(Exercise brief): Go over the entries below line by line, copying each one that contains the word "shows".

** start **

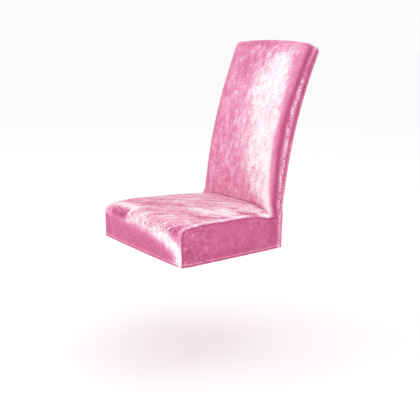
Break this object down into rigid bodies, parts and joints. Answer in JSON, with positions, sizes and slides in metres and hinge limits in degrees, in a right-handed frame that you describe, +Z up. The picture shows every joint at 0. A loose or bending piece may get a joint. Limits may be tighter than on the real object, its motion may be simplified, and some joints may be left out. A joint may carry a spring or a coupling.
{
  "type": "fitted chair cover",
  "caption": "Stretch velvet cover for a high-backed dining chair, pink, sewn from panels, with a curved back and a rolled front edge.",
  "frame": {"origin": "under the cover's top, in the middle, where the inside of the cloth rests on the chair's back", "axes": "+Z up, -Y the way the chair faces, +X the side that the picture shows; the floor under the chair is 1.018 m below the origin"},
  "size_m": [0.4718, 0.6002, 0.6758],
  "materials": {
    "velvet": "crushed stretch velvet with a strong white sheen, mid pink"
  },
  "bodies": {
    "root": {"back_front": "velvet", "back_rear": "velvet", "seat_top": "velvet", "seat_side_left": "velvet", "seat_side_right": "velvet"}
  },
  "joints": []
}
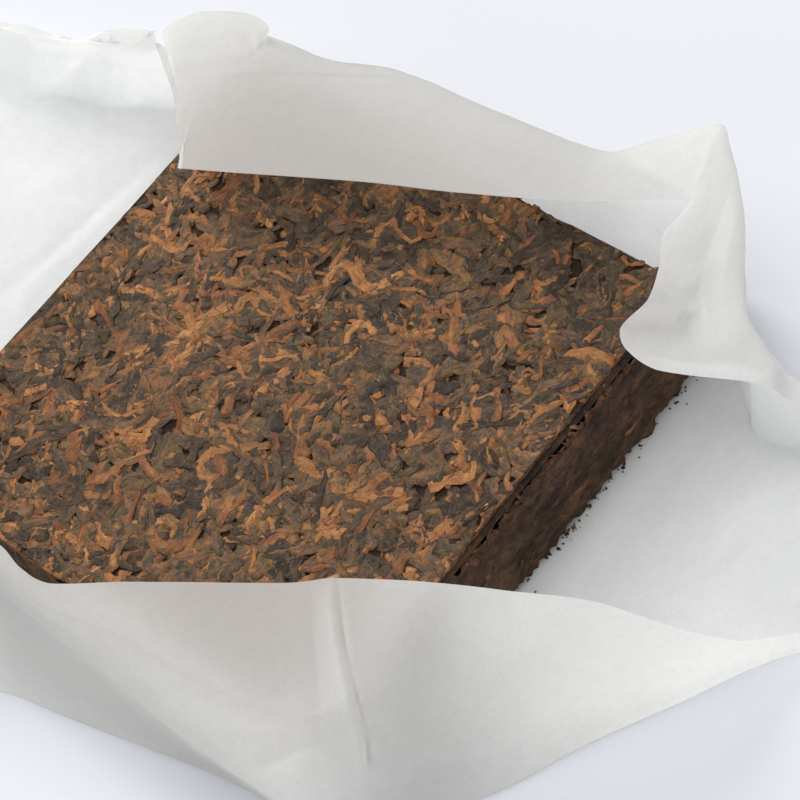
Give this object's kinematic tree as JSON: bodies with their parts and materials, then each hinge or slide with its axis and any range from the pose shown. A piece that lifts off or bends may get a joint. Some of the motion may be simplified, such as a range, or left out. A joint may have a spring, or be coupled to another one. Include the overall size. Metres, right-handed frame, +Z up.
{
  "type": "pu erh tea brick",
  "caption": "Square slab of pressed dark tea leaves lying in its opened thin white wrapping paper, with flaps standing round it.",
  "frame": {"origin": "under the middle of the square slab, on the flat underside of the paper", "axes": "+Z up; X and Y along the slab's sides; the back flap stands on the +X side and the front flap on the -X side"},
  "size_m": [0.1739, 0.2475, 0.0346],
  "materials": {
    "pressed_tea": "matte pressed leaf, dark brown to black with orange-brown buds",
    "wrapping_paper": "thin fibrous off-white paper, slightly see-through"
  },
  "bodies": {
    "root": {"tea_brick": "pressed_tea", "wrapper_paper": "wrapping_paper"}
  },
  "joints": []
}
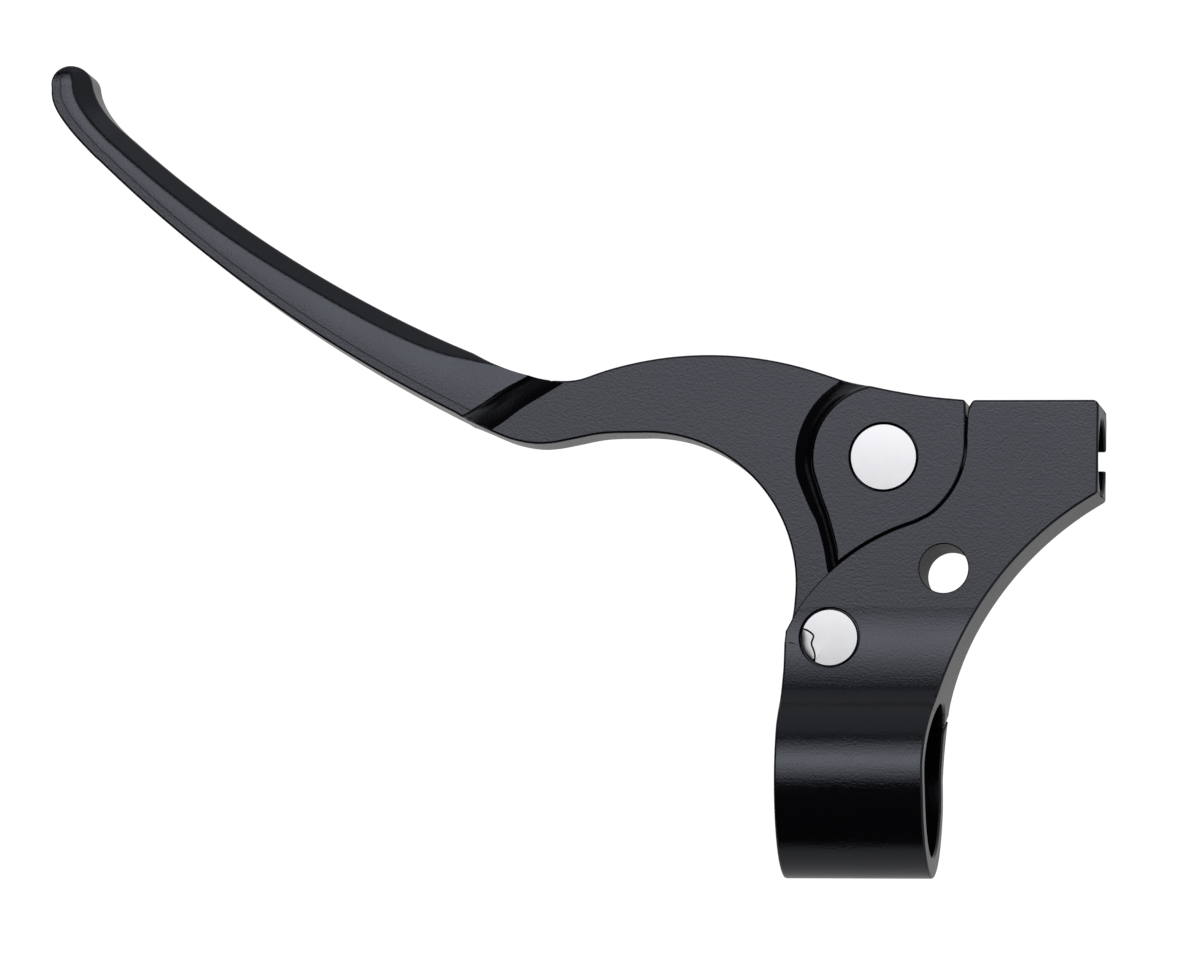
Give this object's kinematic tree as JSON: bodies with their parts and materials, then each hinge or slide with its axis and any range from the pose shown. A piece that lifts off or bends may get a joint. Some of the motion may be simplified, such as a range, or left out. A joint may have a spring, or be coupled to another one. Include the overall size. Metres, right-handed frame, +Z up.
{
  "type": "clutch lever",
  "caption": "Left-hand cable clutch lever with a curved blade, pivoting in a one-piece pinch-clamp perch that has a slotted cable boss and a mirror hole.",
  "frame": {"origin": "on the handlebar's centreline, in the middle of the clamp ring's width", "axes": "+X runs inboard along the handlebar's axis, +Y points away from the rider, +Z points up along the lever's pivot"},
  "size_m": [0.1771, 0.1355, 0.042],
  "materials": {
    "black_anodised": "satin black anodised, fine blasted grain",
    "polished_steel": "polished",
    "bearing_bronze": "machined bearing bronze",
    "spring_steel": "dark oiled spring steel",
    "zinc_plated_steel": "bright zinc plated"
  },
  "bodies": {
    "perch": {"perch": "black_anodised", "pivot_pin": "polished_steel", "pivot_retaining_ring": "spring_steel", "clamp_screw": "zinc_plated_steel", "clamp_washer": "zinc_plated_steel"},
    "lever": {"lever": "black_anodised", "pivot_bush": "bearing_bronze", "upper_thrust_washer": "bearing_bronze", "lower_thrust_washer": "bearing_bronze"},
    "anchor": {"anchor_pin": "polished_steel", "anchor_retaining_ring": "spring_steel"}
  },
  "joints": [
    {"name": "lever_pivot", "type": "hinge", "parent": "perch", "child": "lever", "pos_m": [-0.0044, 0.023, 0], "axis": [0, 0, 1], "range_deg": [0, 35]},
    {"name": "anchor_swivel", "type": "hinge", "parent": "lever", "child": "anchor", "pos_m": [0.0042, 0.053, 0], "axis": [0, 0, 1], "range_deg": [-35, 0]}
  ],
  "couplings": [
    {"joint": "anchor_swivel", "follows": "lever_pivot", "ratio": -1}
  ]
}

** end **
** start **

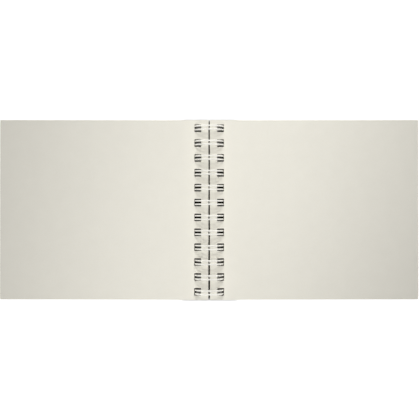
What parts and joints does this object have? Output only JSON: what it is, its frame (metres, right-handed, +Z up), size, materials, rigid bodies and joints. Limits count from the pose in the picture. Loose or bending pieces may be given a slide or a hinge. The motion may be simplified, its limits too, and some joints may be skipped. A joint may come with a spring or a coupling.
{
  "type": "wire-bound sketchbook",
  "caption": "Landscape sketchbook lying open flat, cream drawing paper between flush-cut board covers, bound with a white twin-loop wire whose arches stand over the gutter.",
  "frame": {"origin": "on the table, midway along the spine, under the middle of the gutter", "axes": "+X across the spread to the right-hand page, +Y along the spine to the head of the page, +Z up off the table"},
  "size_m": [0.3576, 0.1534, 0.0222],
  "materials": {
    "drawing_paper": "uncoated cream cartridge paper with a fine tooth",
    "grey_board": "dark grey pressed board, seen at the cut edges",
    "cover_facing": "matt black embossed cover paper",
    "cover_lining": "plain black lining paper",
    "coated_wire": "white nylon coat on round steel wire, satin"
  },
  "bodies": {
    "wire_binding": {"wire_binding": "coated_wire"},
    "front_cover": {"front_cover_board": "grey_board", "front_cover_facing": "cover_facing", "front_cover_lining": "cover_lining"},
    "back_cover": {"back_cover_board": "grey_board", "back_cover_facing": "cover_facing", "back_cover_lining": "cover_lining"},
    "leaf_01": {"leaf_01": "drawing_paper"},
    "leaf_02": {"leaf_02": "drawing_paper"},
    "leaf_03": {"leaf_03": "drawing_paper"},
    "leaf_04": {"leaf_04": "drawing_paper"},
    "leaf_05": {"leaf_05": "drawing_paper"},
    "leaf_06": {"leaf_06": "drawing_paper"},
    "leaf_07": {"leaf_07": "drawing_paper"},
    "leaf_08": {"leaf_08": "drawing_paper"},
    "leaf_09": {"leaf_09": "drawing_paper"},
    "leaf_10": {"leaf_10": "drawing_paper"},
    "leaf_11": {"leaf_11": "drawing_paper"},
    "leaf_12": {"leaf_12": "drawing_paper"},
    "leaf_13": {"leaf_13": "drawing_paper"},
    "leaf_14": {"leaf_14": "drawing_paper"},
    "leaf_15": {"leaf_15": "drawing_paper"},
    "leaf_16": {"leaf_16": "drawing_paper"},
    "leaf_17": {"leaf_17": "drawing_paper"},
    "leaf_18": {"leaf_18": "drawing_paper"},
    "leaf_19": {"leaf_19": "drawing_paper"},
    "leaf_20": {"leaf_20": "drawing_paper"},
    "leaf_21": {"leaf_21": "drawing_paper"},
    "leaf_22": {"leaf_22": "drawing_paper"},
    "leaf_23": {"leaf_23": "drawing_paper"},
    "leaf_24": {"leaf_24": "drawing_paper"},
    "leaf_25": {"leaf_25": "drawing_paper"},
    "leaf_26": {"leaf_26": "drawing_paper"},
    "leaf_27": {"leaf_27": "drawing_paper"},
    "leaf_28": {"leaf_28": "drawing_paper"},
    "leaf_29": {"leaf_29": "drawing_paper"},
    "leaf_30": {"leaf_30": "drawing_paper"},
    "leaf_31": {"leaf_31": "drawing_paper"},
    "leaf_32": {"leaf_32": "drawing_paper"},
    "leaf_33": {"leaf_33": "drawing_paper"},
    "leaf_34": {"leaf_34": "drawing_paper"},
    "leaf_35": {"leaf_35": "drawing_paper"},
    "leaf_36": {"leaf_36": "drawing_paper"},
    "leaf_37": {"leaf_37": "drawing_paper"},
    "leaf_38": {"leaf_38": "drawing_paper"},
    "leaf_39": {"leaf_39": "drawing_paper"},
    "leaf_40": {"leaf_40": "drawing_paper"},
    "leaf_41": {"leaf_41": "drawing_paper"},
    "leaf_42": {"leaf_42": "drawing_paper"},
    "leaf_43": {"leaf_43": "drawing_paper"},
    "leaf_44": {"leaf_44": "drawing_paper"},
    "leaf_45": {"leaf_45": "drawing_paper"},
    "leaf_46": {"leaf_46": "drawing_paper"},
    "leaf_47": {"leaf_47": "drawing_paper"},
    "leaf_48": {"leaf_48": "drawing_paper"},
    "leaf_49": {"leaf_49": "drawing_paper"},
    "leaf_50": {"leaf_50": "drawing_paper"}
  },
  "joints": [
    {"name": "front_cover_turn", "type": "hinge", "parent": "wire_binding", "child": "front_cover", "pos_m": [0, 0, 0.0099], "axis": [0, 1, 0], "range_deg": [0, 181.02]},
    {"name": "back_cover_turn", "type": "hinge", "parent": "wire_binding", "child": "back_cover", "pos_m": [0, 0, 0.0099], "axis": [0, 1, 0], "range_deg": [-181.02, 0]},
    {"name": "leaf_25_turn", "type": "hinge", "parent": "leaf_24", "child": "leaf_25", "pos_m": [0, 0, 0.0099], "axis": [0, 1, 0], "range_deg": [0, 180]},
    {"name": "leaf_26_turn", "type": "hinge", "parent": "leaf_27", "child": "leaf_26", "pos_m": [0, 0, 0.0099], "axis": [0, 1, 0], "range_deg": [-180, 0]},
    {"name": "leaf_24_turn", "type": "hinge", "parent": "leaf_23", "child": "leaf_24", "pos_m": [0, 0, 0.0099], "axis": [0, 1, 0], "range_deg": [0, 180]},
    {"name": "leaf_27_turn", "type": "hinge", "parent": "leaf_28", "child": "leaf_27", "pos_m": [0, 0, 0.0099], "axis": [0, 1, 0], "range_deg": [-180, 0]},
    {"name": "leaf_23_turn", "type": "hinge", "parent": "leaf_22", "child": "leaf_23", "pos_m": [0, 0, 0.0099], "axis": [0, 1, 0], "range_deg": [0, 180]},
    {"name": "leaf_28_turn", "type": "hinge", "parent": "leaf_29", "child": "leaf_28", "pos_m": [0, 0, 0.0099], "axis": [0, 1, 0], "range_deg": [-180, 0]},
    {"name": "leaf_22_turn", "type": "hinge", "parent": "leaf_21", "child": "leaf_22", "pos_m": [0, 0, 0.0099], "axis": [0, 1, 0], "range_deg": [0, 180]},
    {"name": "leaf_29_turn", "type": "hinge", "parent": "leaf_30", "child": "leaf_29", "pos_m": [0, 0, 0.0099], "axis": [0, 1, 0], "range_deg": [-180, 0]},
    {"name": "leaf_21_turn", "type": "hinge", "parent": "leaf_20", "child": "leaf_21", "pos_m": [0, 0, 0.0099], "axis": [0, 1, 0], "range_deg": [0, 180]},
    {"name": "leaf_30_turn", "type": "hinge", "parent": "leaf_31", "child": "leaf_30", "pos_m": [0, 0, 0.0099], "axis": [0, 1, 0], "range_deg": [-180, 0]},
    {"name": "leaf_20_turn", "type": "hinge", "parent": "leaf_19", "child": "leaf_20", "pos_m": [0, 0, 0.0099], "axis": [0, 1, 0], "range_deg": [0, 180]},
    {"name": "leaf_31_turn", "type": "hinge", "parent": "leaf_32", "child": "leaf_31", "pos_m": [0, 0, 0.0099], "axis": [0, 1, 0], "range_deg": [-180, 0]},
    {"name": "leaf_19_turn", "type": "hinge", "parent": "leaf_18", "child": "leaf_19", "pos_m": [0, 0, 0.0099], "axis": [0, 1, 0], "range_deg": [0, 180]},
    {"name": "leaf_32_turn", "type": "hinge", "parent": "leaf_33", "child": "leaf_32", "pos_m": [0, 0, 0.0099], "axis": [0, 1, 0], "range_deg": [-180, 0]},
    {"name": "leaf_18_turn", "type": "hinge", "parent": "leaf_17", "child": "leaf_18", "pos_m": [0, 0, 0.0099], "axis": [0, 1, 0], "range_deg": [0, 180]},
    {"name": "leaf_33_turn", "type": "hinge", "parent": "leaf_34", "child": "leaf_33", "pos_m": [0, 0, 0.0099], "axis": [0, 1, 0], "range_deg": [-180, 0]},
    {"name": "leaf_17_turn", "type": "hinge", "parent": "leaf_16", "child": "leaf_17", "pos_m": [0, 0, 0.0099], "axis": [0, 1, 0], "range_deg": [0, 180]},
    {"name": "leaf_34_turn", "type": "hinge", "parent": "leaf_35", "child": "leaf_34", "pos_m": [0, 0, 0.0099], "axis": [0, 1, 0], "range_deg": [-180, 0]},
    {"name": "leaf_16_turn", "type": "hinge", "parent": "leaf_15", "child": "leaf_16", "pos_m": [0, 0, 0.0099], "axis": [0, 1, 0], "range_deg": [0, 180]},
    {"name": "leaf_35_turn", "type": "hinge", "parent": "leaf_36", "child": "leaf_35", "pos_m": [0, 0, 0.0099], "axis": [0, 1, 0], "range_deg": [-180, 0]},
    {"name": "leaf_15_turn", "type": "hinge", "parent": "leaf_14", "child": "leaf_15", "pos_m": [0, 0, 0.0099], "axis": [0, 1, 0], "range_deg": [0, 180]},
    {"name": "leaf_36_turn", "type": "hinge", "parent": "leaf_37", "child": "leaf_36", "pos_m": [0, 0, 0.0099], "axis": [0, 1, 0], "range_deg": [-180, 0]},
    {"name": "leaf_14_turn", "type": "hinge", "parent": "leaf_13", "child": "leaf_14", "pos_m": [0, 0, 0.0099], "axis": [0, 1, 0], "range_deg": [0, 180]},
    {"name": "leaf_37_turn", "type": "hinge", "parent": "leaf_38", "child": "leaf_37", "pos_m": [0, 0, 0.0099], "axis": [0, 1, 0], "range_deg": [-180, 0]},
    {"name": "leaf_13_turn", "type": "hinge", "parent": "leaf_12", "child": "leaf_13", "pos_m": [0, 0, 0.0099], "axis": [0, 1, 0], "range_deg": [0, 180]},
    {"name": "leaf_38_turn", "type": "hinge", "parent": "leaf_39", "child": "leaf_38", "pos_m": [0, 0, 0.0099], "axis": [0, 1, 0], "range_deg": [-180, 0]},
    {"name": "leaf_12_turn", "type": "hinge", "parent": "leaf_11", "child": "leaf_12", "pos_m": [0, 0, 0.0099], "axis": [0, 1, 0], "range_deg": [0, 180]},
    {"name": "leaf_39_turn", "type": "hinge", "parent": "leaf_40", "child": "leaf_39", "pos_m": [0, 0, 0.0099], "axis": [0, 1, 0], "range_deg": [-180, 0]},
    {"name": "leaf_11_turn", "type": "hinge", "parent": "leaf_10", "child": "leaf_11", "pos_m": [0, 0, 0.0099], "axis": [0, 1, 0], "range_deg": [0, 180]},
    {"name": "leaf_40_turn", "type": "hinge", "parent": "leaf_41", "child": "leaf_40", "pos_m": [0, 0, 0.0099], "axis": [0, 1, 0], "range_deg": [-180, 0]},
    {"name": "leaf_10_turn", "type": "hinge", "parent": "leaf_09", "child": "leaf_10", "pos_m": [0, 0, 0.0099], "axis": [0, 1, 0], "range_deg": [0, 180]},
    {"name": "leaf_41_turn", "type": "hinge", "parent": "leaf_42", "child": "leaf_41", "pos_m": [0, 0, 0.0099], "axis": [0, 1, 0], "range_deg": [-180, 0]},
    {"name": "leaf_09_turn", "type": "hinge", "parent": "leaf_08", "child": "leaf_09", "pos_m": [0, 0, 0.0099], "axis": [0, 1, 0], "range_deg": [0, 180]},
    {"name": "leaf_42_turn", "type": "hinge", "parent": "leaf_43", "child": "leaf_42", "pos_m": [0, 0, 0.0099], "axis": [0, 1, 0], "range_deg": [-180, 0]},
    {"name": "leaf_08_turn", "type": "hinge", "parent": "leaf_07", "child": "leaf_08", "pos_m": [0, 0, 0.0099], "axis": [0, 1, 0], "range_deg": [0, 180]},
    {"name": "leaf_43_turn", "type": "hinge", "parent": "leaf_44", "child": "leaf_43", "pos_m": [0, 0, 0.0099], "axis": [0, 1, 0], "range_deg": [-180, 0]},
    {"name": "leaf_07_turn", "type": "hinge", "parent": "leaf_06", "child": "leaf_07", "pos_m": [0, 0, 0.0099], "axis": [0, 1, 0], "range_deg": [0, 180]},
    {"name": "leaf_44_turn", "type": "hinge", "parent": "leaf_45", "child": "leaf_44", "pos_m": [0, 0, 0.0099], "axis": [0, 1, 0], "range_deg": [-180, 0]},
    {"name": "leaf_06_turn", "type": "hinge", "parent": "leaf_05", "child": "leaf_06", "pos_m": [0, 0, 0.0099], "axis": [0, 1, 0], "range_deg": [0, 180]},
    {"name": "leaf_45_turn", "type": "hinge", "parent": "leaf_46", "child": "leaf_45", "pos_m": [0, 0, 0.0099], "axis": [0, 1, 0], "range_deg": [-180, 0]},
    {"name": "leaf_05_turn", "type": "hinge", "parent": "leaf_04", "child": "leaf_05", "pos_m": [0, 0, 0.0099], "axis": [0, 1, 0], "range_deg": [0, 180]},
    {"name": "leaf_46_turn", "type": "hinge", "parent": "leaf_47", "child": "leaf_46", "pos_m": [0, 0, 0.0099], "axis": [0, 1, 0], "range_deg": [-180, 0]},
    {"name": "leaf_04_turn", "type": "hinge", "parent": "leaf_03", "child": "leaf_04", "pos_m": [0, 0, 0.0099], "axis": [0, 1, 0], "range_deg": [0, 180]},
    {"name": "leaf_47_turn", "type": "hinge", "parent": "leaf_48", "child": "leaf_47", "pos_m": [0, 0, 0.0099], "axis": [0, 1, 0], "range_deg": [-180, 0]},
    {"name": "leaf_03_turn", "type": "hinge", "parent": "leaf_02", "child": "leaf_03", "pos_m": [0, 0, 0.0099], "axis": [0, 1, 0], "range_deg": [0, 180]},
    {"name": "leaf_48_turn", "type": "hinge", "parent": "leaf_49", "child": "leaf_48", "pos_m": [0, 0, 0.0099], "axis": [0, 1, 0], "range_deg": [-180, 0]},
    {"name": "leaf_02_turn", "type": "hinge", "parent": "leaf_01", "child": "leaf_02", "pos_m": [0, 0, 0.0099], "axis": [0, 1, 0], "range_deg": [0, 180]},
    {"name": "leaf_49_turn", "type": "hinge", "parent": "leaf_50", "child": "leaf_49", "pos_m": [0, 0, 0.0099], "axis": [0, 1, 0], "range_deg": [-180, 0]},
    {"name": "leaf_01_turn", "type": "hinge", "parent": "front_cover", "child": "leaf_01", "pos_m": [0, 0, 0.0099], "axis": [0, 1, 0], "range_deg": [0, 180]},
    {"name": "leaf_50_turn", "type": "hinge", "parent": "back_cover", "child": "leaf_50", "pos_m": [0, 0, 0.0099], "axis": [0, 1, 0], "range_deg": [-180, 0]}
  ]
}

** end **

(Answer in full):
Break this object down into rigid bodies, parts and joints. Answer in JSON, with positions, sizes and slides in metres and hinge limits in degrees, in a right-handed frame that you describe, +Z up. The picture shows every joint at 0. A loose or bending piece may get a joint. Limits may be tighter than on the real object, its motion may be simplified, and some joints may be left out. A joint may carry a spring or a coupling.
  "frame": {"origin": "under the cover's top, in the middle, where the inside of the cloth rests on the chair's back", "axes": "+Z up, -Y the way the chair faces, +X the side that the picture shows; the floor under the chair is 1.018 m below the origin"},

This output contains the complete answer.